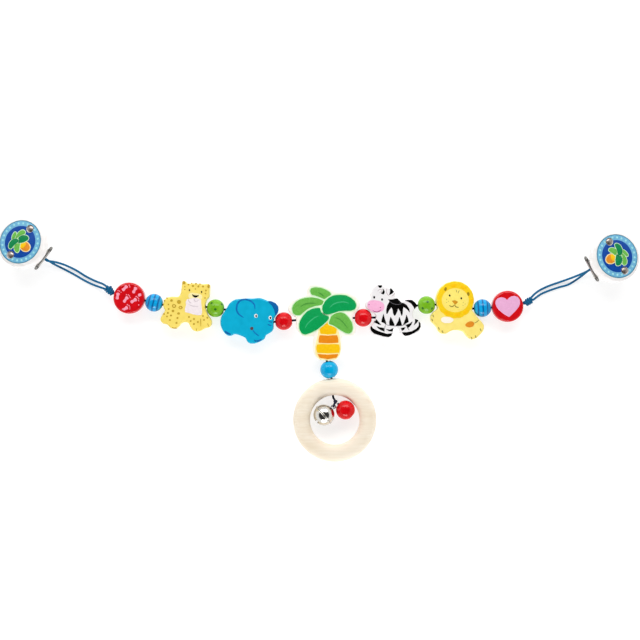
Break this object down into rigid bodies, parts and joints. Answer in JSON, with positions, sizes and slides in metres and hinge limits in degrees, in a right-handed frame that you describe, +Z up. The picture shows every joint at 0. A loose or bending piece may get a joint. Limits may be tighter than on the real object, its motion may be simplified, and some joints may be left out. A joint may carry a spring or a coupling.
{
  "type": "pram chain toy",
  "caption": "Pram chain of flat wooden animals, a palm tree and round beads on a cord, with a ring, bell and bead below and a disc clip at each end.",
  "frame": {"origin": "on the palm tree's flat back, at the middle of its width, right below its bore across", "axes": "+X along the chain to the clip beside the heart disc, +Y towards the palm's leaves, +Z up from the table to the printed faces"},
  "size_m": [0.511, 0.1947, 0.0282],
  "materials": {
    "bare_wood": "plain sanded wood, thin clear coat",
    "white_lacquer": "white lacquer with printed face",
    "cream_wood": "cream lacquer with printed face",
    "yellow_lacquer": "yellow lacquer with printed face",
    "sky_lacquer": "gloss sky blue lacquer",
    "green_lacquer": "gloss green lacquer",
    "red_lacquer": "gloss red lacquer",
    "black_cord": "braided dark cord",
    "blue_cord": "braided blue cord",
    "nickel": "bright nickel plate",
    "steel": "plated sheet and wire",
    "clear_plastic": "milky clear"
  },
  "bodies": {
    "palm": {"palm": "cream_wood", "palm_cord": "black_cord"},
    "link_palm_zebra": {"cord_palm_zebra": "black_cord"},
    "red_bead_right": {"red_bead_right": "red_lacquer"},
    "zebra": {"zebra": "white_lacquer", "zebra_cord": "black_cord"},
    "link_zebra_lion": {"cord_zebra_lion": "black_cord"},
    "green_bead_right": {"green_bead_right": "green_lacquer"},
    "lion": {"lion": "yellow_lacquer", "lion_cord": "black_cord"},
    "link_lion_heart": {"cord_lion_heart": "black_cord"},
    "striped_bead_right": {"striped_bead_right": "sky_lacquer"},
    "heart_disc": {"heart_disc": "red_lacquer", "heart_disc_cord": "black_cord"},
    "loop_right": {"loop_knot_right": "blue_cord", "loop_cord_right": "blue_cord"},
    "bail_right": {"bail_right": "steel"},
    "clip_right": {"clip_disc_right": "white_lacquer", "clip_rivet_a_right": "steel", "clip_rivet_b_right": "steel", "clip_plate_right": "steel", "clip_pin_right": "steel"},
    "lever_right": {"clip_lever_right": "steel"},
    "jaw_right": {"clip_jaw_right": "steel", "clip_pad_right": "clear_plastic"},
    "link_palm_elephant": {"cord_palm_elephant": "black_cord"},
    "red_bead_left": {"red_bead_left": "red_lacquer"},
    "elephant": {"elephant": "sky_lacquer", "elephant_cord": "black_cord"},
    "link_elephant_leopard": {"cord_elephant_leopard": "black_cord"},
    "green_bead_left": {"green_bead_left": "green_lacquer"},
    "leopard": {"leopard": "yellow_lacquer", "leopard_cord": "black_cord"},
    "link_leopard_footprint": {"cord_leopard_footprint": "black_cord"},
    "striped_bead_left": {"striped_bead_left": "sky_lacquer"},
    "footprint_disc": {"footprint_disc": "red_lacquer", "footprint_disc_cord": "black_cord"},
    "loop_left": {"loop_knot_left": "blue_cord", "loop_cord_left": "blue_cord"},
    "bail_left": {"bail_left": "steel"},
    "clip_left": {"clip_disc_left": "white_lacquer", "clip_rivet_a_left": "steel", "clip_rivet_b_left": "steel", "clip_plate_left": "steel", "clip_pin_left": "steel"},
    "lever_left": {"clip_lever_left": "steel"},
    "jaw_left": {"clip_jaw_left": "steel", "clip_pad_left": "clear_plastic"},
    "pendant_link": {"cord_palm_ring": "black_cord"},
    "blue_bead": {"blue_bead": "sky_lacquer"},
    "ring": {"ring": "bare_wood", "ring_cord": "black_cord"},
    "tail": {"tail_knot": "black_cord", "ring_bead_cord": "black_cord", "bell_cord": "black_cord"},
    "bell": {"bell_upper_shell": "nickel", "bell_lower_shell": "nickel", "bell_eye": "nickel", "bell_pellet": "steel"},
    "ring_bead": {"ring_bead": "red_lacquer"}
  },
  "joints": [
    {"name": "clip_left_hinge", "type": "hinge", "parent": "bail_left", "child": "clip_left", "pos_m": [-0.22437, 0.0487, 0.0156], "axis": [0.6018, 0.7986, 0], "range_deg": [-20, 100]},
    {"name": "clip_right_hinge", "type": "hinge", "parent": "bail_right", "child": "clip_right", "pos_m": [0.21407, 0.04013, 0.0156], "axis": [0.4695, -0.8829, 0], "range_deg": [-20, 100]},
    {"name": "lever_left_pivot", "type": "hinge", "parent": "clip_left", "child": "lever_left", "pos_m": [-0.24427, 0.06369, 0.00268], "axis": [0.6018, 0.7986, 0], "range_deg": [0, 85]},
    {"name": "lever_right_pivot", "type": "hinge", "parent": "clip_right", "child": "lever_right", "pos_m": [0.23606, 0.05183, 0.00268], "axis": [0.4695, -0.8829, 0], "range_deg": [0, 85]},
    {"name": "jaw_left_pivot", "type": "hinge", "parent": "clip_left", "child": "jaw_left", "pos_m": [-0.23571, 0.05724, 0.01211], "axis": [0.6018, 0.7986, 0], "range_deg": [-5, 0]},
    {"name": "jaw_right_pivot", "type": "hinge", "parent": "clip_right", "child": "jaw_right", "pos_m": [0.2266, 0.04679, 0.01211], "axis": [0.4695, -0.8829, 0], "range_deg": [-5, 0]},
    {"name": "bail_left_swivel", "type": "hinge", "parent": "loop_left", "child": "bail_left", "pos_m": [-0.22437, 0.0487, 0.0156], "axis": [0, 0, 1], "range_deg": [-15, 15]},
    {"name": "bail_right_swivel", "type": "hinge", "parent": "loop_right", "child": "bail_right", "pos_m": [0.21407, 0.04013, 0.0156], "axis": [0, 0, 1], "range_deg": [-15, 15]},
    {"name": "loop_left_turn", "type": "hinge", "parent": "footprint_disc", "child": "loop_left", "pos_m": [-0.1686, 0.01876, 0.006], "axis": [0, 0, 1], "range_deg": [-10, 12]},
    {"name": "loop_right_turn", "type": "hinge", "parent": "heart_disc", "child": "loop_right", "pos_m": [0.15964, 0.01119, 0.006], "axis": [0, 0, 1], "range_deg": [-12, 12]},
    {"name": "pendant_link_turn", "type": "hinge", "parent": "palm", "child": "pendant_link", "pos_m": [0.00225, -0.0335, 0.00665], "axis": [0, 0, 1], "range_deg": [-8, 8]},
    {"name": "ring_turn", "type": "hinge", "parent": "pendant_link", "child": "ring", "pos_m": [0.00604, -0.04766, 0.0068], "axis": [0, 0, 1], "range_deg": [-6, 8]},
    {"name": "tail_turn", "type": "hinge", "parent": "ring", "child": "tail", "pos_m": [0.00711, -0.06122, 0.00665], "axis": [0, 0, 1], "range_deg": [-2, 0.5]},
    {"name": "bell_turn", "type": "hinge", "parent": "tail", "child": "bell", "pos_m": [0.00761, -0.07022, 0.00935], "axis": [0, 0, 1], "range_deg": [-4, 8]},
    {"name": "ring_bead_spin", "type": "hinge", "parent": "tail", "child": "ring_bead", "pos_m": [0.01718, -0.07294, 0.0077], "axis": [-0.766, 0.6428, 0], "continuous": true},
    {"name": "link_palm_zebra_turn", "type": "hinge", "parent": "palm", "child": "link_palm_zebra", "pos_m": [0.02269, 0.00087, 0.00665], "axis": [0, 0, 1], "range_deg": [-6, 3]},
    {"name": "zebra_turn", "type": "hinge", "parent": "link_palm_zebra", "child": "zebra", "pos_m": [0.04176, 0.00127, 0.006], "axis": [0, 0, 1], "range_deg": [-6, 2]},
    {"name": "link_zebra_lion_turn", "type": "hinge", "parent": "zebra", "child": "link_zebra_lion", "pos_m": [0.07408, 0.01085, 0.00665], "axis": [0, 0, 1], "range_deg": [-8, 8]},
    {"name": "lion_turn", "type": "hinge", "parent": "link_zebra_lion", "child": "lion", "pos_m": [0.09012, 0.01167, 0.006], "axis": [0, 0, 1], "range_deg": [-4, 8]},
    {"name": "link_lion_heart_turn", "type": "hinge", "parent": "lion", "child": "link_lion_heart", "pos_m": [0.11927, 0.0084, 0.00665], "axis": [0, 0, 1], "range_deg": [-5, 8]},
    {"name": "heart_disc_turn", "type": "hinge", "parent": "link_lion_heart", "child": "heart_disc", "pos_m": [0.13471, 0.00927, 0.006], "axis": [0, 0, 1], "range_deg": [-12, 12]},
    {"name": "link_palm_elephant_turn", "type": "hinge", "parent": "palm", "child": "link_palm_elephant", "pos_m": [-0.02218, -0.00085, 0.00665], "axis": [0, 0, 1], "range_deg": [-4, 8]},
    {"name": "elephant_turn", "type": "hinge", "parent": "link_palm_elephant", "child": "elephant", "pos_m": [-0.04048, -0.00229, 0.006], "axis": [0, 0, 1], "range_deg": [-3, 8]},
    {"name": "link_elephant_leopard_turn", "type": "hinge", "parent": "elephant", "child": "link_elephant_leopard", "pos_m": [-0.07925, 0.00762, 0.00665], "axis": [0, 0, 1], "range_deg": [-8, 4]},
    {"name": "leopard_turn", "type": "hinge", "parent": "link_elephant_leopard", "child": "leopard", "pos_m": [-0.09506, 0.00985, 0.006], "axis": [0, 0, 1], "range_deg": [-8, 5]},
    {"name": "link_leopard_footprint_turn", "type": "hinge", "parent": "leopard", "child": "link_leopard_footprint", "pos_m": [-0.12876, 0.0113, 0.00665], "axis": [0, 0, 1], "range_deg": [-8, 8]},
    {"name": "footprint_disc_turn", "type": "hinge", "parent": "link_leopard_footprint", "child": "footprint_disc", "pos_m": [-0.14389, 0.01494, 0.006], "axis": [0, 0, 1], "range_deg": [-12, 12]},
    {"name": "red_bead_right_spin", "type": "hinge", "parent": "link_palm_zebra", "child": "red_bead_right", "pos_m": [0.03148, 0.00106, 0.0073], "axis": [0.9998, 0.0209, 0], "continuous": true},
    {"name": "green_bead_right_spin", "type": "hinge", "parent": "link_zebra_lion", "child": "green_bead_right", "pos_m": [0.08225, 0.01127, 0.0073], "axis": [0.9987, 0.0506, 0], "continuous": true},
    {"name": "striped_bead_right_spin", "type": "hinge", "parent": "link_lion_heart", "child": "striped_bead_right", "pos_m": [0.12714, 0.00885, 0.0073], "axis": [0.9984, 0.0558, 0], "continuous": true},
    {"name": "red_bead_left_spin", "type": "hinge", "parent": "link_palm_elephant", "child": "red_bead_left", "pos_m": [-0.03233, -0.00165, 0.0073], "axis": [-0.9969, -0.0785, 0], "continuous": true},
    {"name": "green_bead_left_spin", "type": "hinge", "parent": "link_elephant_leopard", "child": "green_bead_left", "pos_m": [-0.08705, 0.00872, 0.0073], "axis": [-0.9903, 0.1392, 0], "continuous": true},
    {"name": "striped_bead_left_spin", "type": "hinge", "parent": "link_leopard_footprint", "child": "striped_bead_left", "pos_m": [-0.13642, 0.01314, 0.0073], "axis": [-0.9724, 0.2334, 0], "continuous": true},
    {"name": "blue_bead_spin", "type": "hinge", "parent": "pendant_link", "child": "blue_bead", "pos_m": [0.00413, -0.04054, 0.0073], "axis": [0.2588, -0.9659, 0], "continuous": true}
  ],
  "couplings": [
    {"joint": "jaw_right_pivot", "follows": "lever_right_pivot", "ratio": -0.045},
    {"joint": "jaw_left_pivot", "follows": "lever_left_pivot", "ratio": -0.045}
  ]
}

* _EXERCISE INSTRUCTIONS_
Gather every line from the listing above in which the word "joints" appears.

* _COMPLETE OUTPUT_
Break this object down into rigid bodies, parts and joints. Answer in JSON, with positions, sizes and slides in metres and hinge limits in degrees, in a right-handed frame that you describe, +Z up. The picture shows every joint at 0. A loose or bending piece may get a joint. Limits may be tighter than on the real object, its motion may be simplified, and some joints may be left out. A joint may carry a spring or a coupling.
  "joints": [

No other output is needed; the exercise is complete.